What is required >>
The first line to copy is the one with "const plant = new THREE.Group();"; the last is the one with "cad_parts[node].hide_render = cad_parts[node].hide_viewport". Copy each line in that range exactly, leaving out all others.

Data section >>

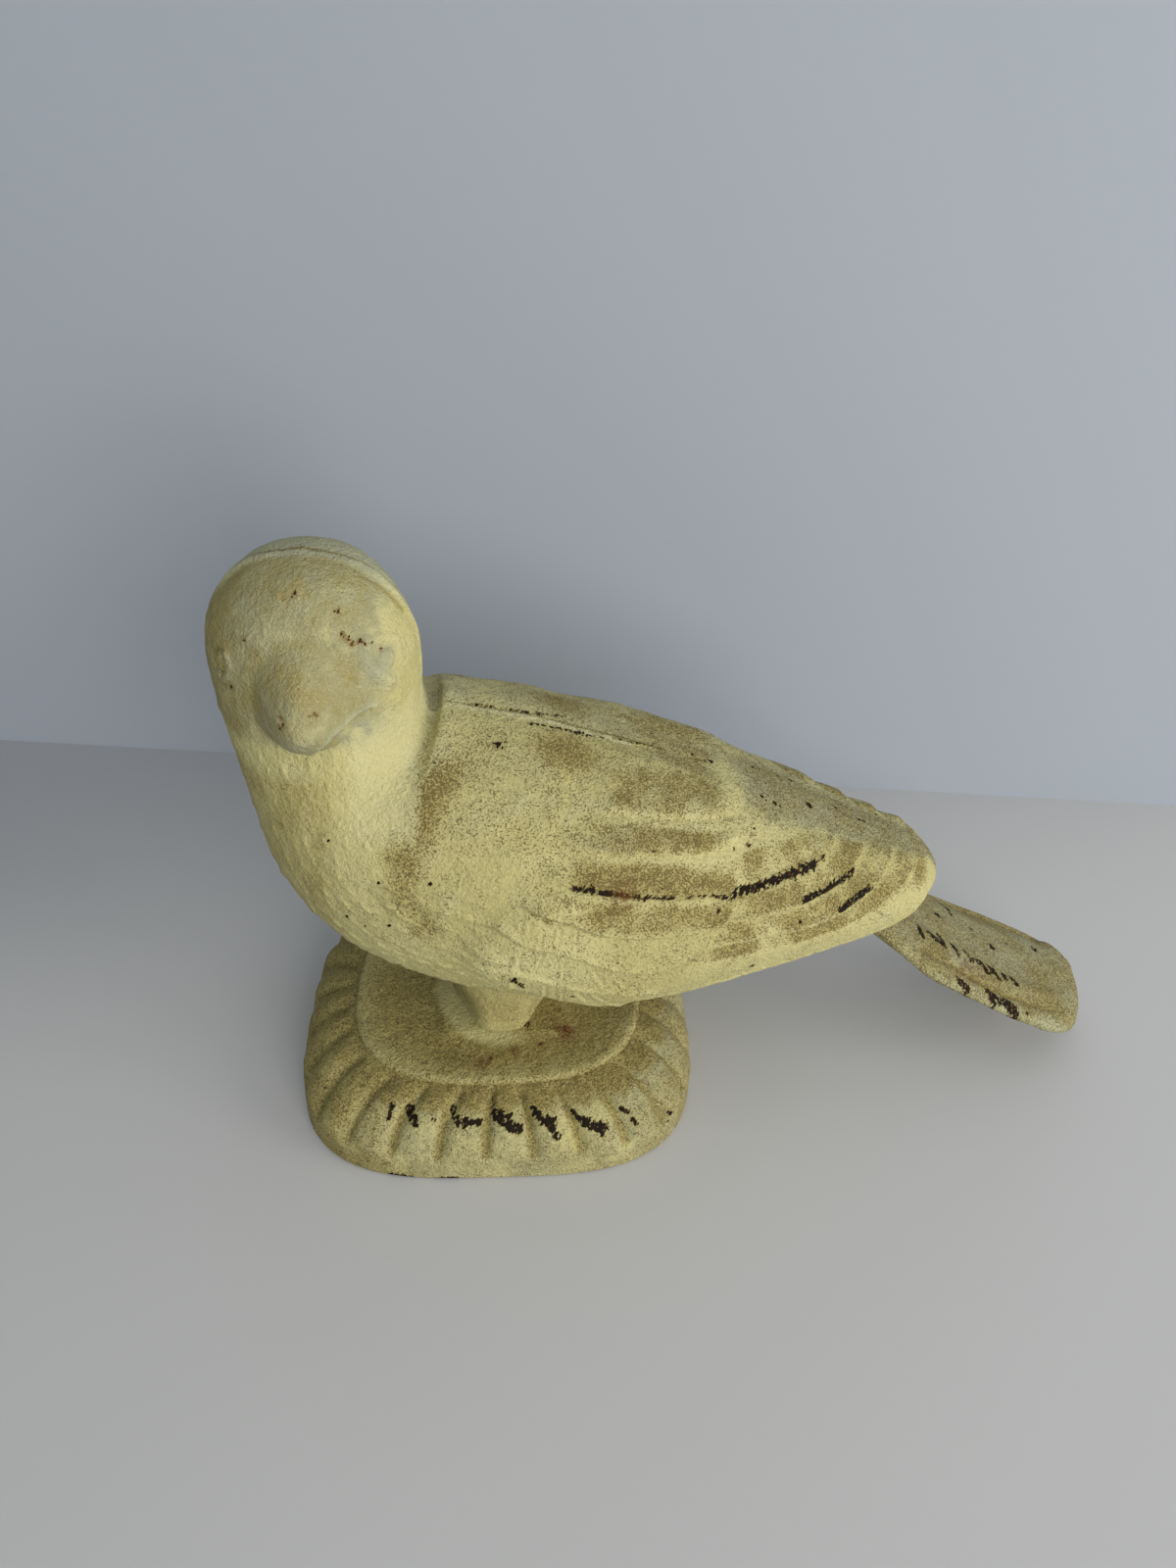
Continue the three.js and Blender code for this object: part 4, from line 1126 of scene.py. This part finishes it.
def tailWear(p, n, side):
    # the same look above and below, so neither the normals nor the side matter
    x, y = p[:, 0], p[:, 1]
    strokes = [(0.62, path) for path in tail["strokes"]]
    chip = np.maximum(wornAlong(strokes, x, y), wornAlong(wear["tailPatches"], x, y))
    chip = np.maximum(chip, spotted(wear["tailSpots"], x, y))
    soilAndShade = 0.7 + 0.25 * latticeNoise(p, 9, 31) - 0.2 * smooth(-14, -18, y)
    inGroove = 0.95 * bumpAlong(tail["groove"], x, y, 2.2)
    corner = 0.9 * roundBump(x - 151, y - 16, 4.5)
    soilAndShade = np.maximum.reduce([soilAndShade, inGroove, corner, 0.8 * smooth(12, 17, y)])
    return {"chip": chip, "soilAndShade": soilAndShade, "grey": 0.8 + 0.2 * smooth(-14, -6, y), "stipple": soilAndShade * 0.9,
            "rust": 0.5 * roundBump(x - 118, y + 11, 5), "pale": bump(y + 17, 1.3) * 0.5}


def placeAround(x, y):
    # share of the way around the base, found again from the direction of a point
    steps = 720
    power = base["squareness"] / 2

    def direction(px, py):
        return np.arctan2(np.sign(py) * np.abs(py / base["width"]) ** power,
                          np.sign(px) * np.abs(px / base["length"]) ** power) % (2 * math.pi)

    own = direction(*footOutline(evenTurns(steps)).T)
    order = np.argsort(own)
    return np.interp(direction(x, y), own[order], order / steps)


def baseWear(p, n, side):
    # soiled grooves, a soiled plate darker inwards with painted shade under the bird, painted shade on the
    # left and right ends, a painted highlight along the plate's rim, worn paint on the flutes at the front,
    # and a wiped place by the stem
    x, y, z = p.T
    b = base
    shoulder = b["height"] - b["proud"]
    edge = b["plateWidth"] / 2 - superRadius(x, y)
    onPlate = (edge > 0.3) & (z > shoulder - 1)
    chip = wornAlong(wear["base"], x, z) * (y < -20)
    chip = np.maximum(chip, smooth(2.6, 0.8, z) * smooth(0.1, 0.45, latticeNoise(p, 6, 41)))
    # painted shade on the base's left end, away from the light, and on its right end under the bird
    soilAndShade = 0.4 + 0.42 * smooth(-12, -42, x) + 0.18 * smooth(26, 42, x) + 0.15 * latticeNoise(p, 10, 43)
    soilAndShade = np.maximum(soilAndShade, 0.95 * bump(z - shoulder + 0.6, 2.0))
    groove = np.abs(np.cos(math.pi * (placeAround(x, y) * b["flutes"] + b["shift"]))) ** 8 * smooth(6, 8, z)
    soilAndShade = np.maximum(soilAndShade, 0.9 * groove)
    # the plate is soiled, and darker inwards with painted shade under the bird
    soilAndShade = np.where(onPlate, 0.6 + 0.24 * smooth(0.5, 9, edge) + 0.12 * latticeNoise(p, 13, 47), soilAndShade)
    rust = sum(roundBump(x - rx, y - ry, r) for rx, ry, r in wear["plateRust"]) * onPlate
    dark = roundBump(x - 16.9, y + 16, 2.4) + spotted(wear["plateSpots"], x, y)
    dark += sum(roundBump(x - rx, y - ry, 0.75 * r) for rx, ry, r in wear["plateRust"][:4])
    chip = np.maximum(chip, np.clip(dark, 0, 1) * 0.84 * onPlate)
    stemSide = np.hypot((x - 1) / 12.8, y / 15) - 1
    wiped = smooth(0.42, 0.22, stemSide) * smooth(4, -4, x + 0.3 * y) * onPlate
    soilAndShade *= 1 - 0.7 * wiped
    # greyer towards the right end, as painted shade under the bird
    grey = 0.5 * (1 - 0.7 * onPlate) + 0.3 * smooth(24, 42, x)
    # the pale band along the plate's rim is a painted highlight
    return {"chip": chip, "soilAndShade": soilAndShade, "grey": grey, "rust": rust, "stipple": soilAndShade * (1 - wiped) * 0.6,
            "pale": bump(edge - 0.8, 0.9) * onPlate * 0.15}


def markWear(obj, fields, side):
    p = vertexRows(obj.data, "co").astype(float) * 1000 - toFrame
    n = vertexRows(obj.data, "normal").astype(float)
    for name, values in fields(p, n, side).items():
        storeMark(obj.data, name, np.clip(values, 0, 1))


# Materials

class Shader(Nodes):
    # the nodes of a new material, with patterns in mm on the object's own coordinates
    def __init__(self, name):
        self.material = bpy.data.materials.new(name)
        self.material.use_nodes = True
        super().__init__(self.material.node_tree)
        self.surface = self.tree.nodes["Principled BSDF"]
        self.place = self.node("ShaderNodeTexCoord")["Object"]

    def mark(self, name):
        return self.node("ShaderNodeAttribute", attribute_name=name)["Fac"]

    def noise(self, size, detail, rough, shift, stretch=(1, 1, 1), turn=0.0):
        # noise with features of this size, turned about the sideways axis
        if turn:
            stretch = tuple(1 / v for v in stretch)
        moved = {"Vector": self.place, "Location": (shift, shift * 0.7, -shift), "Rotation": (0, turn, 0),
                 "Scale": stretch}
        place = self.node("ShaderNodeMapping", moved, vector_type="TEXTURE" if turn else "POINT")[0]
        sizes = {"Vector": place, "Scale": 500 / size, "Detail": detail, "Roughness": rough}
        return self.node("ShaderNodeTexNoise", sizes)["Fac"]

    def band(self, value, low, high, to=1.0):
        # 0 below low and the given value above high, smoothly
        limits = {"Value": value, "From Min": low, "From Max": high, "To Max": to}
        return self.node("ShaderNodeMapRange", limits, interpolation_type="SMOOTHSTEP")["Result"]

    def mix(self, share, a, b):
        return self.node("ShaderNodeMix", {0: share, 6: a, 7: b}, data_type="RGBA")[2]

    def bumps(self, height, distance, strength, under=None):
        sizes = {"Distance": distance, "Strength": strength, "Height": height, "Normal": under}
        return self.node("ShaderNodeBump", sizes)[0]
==
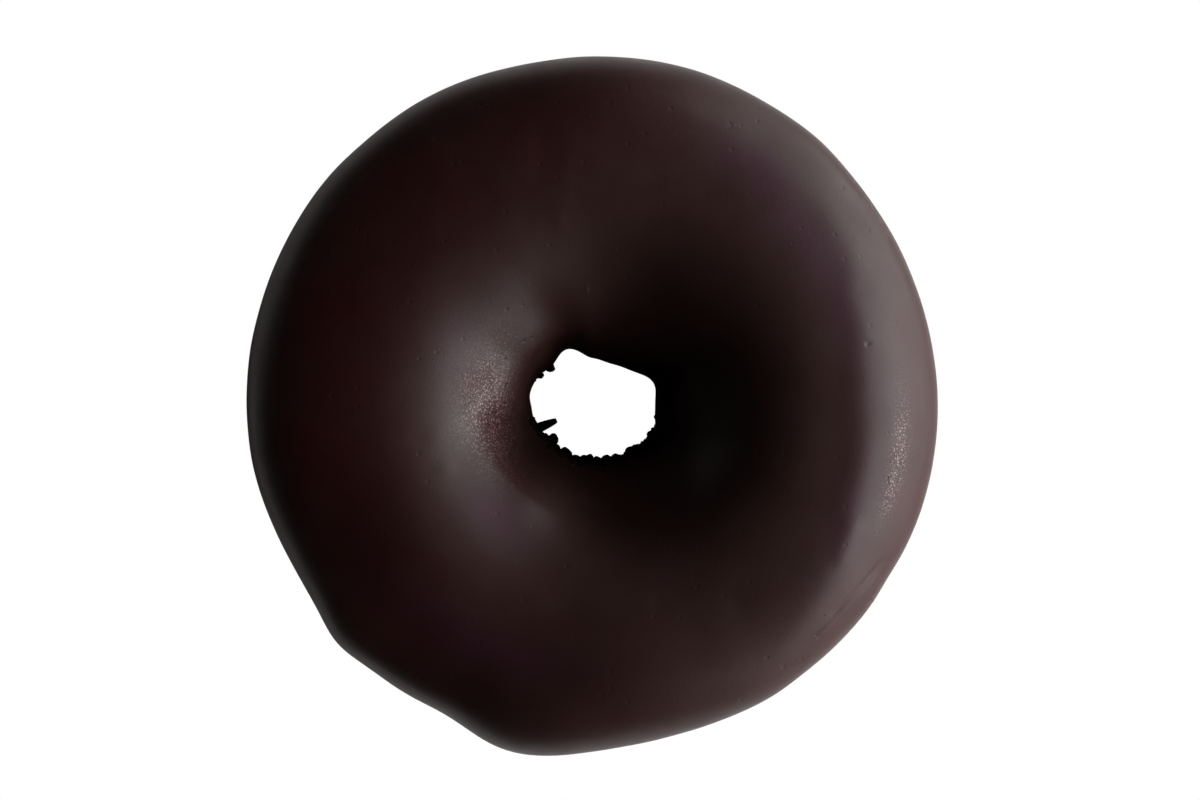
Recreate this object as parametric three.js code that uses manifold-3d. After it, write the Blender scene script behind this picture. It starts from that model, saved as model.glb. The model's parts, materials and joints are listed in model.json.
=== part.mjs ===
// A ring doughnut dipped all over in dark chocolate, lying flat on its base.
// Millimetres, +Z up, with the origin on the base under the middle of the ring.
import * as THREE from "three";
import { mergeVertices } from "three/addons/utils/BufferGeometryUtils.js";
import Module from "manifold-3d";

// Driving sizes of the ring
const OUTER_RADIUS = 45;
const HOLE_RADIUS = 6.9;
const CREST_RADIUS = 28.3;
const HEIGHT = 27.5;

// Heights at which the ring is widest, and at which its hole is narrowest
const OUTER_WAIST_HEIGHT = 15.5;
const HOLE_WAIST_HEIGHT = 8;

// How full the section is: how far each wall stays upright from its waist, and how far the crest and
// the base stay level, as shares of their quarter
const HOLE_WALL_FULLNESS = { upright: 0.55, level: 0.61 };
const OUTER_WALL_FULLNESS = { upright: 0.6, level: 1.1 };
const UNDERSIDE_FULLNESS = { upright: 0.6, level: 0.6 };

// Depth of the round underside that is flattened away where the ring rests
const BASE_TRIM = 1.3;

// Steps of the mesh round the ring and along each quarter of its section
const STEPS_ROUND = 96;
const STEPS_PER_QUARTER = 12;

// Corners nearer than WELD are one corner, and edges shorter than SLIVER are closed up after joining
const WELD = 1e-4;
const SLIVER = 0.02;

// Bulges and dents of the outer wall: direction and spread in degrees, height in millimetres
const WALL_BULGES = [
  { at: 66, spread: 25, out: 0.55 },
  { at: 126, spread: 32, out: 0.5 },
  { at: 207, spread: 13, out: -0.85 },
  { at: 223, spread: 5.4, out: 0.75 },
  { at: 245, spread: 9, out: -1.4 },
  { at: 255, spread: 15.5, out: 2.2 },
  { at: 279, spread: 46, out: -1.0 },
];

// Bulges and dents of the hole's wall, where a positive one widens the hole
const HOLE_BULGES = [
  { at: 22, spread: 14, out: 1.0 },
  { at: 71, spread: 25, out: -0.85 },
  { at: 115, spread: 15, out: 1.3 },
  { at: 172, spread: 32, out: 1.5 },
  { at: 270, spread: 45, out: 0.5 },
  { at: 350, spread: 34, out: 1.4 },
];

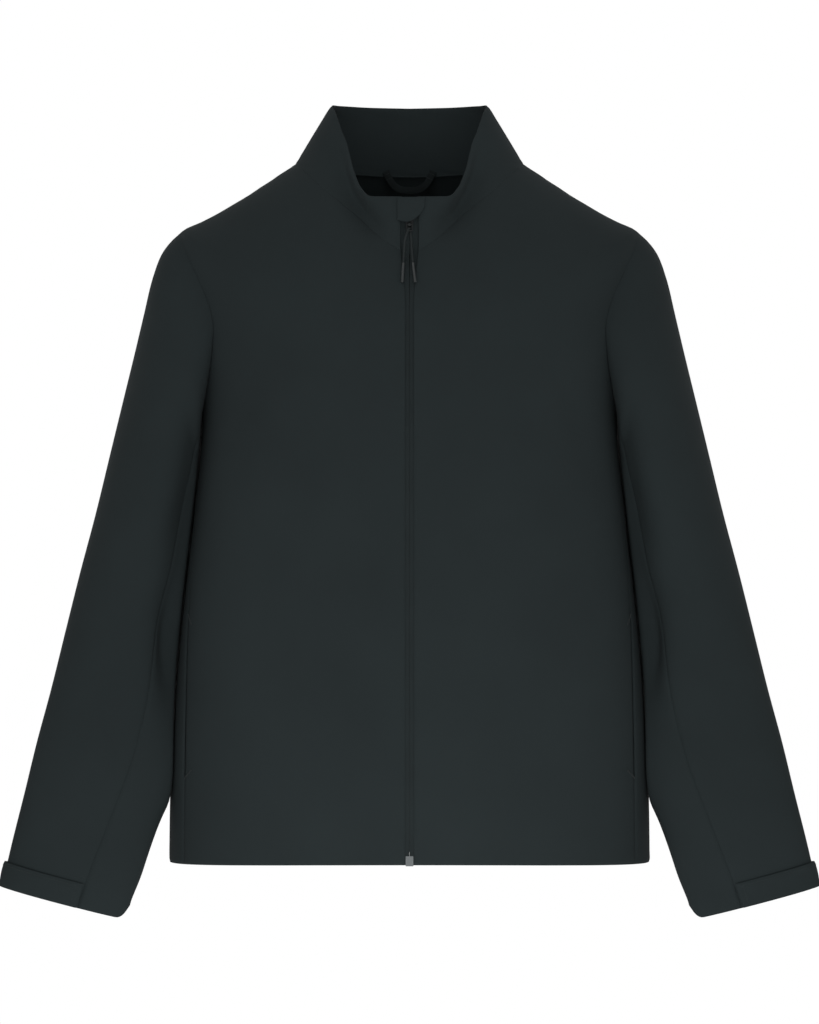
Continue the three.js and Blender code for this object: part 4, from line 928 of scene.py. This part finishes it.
--
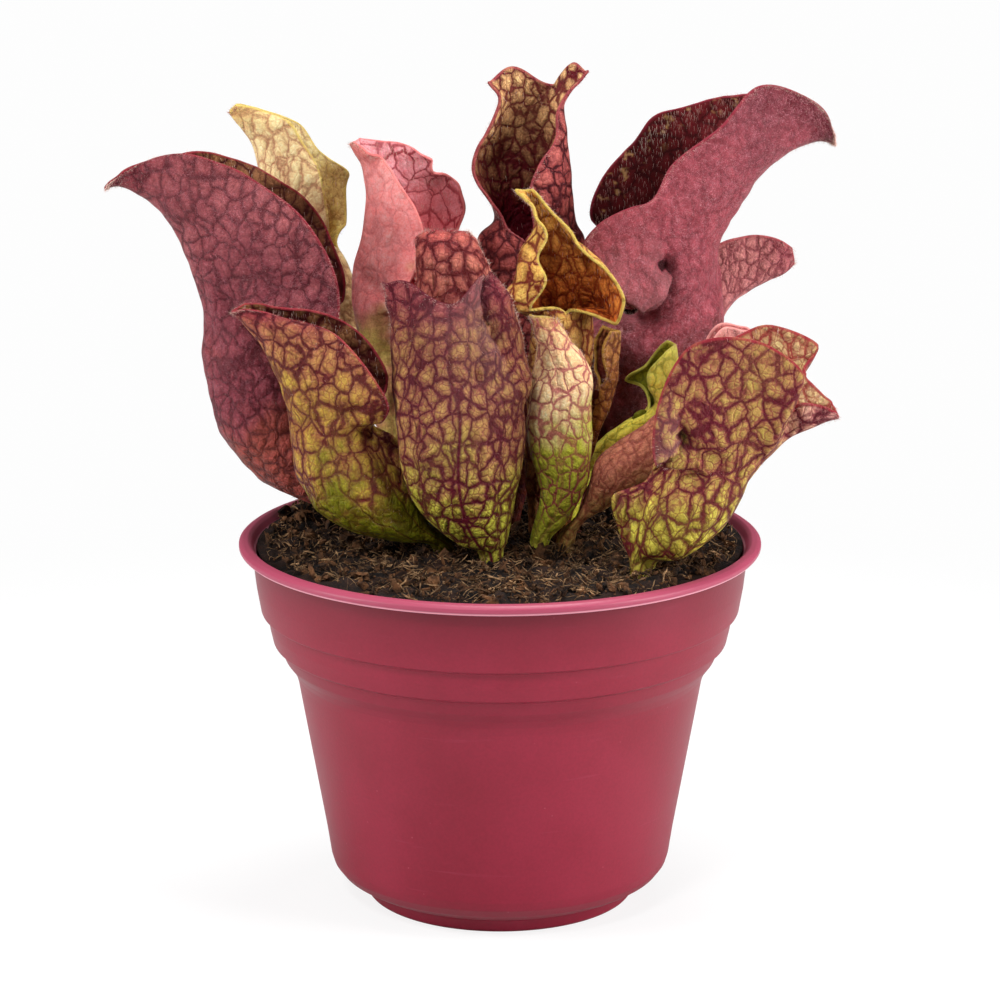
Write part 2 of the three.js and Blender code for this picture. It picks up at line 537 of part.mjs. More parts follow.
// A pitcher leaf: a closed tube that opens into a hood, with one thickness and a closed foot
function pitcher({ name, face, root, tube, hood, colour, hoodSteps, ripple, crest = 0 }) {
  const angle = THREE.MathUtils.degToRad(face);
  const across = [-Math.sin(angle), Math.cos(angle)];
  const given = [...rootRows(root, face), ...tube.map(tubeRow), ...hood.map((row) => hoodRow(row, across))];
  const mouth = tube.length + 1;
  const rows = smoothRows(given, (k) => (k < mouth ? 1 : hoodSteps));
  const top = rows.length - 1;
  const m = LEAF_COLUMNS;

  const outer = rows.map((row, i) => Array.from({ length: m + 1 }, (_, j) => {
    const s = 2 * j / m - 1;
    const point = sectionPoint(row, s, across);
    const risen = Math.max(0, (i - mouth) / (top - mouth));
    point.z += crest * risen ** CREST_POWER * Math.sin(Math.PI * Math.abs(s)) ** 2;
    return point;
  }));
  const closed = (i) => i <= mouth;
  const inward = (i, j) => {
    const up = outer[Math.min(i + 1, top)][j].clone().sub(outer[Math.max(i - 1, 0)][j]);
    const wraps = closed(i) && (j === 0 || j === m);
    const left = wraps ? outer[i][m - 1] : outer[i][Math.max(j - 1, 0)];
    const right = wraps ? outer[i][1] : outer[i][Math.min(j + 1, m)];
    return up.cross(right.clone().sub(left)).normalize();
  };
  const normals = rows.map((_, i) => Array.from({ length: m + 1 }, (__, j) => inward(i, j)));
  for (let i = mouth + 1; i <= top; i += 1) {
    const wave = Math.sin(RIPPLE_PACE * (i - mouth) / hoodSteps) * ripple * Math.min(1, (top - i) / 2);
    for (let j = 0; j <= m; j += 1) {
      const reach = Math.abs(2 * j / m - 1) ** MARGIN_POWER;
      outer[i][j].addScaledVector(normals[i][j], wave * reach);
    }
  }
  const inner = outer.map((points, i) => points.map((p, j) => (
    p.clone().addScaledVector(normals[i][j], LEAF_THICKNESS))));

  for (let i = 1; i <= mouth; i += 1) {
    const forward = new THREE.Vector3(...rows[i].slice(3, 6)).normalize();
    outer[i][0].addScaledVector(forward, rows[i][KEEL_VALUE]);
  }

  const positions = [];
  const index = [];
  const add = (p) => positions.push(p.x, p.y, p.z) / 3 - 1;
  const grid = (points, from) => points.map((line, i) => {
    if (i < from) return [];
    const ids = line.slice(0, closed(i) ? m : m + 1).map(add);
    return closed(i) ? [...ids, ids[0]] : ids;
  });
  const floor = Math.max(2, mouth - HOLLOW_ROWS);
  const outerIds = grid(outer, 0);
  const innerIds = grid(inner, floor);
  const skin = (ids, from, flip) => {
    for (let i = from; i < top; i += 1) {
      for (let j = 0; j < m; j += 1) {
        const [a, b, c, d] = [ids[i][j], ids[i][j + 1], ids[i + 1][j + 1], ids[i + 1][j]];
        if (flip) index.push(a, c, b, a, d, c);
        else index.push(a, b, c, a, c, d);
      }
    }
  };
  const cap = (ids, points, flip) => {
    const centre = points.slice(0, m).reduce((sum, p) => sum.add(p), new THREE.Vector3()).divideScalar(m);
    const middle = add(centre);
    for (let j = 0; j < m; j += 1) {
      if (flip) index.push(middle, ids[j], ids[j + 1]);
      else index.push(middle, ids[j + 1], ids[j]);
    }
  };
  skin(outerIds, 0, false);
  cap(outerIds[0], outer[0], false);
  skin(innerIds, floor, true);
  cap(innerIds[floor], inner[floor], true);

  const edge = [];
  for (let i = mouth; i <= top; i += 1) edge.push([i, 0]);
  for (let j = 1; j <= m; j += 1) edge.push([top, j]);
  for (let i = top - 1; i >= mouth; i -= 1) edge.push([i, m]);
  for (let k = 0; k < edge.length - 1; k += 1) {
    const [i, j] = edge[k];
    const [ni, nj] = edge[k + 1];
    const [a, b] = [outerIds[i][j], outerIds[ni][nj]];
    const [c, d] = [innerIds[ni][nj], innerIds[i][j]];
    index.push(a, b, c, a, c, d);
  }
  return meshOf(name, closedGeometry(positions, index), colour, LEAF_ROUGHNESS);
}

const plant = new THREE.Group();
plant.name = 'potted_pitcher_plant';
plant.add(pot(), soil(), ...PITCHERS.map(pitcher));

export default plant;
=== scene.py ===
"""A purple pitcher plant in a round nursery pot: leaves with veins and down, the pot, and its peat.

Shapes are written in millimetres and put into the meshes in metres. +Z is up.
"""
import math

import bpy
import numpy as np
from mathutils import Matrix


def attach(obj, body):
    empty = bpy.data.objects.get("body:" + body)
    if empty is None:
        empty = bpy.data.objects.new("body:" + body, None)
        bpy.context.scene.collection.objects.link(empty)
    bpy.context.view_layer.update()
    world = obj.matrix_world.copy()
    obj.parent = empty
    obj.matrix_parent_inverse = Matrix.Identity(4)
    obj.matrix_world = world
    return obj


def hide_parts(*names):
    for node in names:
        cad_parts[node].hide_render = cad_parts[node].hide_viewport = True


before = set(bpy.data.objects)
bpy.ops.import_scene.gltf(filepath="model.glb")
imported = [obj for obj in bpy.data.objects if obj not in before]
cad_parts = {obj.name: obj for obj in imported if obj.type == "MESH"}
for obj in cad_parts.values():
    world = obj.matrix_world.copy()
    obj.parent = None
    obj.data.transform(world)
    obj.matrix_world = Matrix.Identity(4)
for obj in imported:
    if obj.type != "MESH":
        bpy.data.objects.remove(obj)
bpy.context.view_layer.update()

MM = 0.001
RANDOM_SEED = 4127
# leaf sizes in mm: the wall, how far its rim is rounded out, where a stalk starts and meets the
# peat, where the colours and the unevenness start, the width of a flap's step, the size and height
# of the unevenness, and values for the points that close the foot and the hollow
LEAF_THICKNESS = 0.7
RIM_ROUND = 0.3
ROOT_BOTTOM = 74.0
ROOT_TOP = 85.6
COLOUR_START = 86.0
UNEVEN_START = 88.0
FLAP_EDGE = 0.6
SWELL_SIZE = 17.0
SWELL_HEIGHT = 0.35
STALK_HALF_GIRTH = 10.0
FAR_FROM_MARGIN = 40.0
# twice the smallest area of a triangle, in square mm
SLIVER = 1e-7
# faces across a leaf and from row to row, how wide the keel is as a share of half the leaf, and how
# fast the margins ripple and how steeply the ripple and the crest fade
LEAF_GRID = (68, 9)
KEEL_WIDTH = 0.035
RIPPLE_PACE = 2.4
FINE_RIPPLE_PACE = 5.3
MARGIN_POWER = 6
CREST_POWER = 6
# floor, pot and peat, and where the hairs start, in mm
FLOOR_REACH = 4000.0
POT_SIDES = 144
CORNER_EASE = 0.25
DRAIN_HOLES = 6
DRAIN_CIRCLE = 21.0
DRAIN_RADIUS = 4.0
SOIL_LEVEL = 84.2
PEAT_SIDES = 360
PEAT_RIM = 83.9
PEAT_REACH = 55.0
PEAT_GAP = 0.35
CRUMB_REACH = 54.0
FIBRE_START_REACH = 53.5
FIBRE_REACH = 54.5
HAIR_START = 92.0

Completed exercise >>
const plant = new THREE.Group();
plant.name = 'potted_pitcher_plant';
plant.add(pot(), soil(), ...PITCHERS.map(pitcher));

export default plant;
=== scene.py ===
"""A purple pitcher plant in a round nursery pot: leaves with veins and down, the pot, and its peat.

Shapes are written in millimetres and put into the meshes in metres. +Z is up.
"""
import math

import bpy
import numpy as np
from mathutils import Matrix


def attach(obj, body):
    empty = bpy.data.objects.get("body:" + body)
    if empty is None:
        empty = bpy.data.objects.new("body:" + body, None)
        bpy.context.scene.collection.objects.link(empty)
    bpy.context.view_layer.update()
    world = obj.matrix_world.copy()
    obj.parent = empty
    obj.matrix_parent_inverse = Matrix.Identity(4)
    obj.matrix_world = world
    return obj


def hide_parts(*names):
    for node in names:
        cad_parts[node].hide_render = cad_parts[node].hide_viewport = True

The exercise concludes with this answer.